Pagi yang basah, Minggu (07/03/2022). Titik embun bertengger pada pucuk dedaunan dan rumput liar. Udara dingin menembus kulit jangat yang telanjang. Matahari baru saja muncul menghias lengkung langit di ufuk timur dengan warna peraknya. Sekawanan burung pipit mencicit riang menyanyikan kesegaran pagi.
Saya berjalan menyusuri jalan aspal di depan rumah yang mulai koyak. Belum lima tahun aspal itu sudah menciptakan ketidaknyamanan kepada penggunanya. Tidak saja pengaspalan yang asal-asalan tetapi tingginya arus kendaraan pembawa material bangunan membuat jalan mengalami kerusakan lebih awal.
Dengan mengenakan sarung, kaos oblong, dengan kupluk penutup kepala saya melangkah menuju acara begawe (hajatan) pernikahan salah seorang warga di kampung sebelah. Begawe merupakan istilah dalam masyarakat Sasak yang merujuk kepada acara hajatan atau pesta pernikahan atau hitanan. Begawe juga sering disematlkan pada acara tujuh hari, sembilan hari, atau seratus hari meninggalnya seseorang.
Sudah menjadi tradisi masyarakat kampung yang masih menjunjung tinggi budaya gotong royong untuk saling membantu saat salah satu warga melakukan acara begawe.
Solidaritas sosial dalam keseharian kampung masih kental.
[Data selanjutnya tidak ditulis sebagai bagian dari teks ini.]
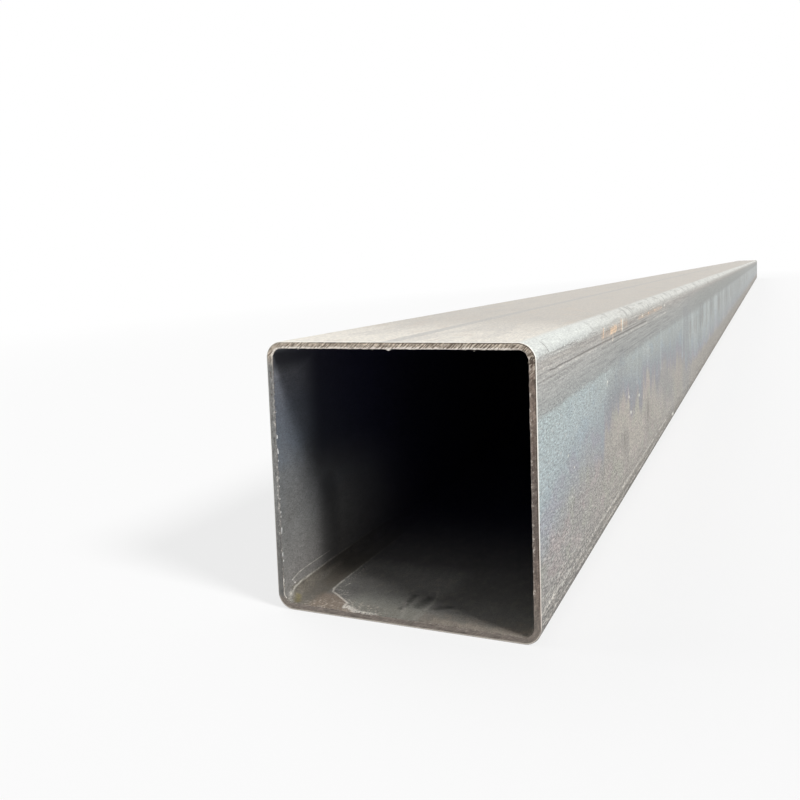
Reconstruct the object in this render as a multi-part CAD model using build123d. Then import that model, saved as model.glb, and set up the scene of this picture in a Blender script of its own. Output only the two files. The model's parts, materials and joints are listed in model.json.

Seseorang bisa terkena sanksi sosial jika jarang menghadiri begawe tetangganya. Dia akan diisolir dari kehidupan masyarakat.
Seseorang yang jarang atau tidak pernah ikut serta dalam acara begawe pada saatnya nanti akan menjadi bahan pergunjingan. Jika yang bersangkutan mengadakan hajatan warga akan merasa enggan untuk membantunya.
Kampung tempat berlangsungnya begawe terletak di kaki bukit kecil. Sepagi itu, warga yang sudah ramai berdatangan untuk bekerja membantu mempersiapkan jamuan. Biasanya dimulai sejak subuh sehingga tamu undangan sudah dapat dijamu paling tidak jam 09.00 pagi.
Semua orang tampak bekerja di bawah tetaring, semacam naungan yang terbuat dari terpal dengan tiang bambu. Di masa lalu, naungan itu terbuat dari anyaman daun kelapa yang disebut kelansah. Ada juga yang menggunakan alang-alang. Selaras dengan perkembangan zaman tetaring dengan atap kelansah dan alang-alang mulai digantikan dengan terpal.
Sekumpulan laki-laki terlihat mengupas kelapa. Kelompok lainnya tampak mengupas dan memotong nangka. Sekelompok orang lainnya mengiris batang pisang yang masih muda. Nangka dan batang pisang merupakan menu makanan yang biasa disajikan sebagai hidangan begawe.